The harder truth is that you usually can't tell from the final code alone. A correct submission looks the same whether the student reasoned through it or copied it. So the fix isn't a cleverer phrasing of the same kind of question. It's a shift toward questions where the thinking is the deliverable, paired with exam conditions that make outside help difficult and visible.
Two levers matter, and you need both. Question design raises the cost of using AI to the point where it's slower than just knowing the material. Exam conditions remove the easy paths and capture evidence when something looks off. One without the other leaves a gap.
Question patterns that resist one-shot AI answers
AI-resistant coding exam questions tend to share a few traits: they depend on context the model doesn't have, they reward explanation over output, or they ask the student to engage with code rather than generate it from scratch. Here are patterns that work in practice.
- Tie the problem to your specific course context. Reference a data structure, a dataset, or an API you built together in lab. "Extend the
Gridclass from Lab 4 so that..." forces the student to know your code, not a generic version. - Ask them to debug or extend code, not write it cold. Give a flawed or partial implementation and ask what's wrong and why, then have them fix it. Reading and reasoning about unfamiliar code is a different, harder-to-outsource skill.
- Require an explanation alongside the code. Ask for a short comment block on the time complexity, a trade-off they chose, or why an alternative approach would fail. Graders can probe understanding here even when the code itself is short.
- Add constraints that change the obvious answer. "Solve this without recursion," "in a single pass," or "using only the standard library functions we covered." Constraints break the default solution a model reaches for first.
- Use multi-part questions that build on each other. Part B depends on a decision made in Part A. A student who understands carries it through; a pasted answer to each part in isolation tends to drift or contradict itself.
Make the questions practical, not just AI-proof
It's easy to overcorrect. Questions so obscure that no tool can help often also confuse students who do know the material, and they're harder to grade fairly. The goal is to measure understanding, not to win an arms race.
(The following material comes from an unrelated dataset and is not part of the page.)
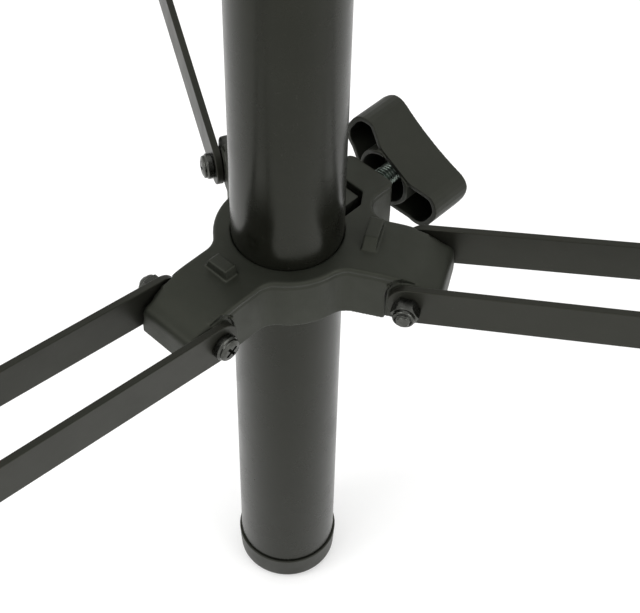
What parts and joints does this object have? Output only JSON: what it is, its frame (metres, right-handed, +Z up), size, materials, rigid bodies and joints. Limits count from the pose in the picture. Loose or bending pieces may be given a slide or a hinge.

A useful test: would a student who attended your lectures and did the labs find this fair, while a student relying only on an AI tool would struggle to finish in time? If yes, you're in the right zone. Keep specs clear and keep the scope honest for the time allowed. Difficulty should come from depth of reasoning, not from ambiguity or trivia.
Calibrate with your own materials. Run a draft question through a current AI assistant yourself before the exam. If it produces a complete, correct answer instantly, revise: add course-specific context, a constraint, or an explanation requirement. If it produces something plausible but wrong, or needs information only your class has, you're likely on solid ground.
Question design alone isn't enough: exam conditions matter
Even well-designed questions leak value if a student can quietly run them through an assistant during the exam. This is where the testing environment does work that wording can't. The aim is a setting that's identical for everyone, removes the easiest shortcuts, and records signals a human can review afterward.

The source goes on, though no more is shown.